Guney, a 23-year-old student, said he thought the police had acted reasonably toward protesters in Taksim Square, which he said contained violent extremists.
"I wouldn't throw stones at my police, that's not right," he said. "Foreign press said Erdogan is dictator, but that's not true."
Cuneyt, a 40-year-old manager of a company, said he liked Erdogan's economic policies but not necessarily his Islamist credentials.
"For me, the most important thing is the economy, he's pushing Turkey forward," he said. "Nobody can stop him — nobody can stop Turkey."
Analysts agree that even as Erdogan's comes under criticism abroad he's plenty of boosters — as evidenced at the parade ground — to fall back on.

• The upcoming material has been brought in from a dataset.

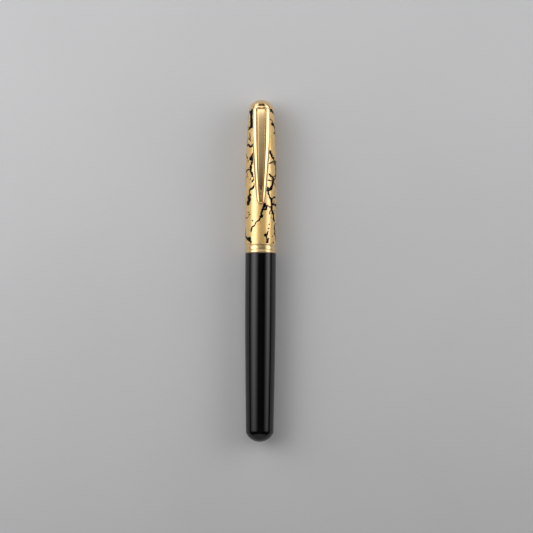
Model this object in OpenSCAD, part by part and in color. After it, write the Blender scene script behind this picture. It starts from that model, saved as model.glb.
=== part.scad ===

"Prime Minister Erdogan still has a big enough support base to carry him through the local elections and the presidential elections," said Ozgur Unluhisarcikli, an Ankara-based political analyst with the German Marshall Fund.
But Unluhisarcikli warns that Erdogan's polarizing rhetoric and belligerent attitude toward critics may jeopardize Turkey's standing as a democratic ally.
"The level of polarization in Turkey is now so high that Turkey is turning into a house divided against itself," he said. "It remains to be seen if Turkey can remain as a regional power."
Gareth Jenkins, an Istanbul-based researcher with the Silk Road Studies Program at John Hopkins University, says Erdogan's legacy as an economic reformer is positive and for this reason many voters remain loyal.
"A lot of them voted for AK Party last time because of the economy and they were probably right," he said.
The flipside, Jenkins says, is that Erdogan's polarizing rhetoric continues to raise tensions. Either the unrest will continue — and damage Turkey's economy — or the government will use force to crush dissent along with Turkey's democratic credentials.
"This appears to be a man so intoxicated with power that he's lost all grasp of reality and doesn't seem to realize how much damage his ego is doing to an entire country."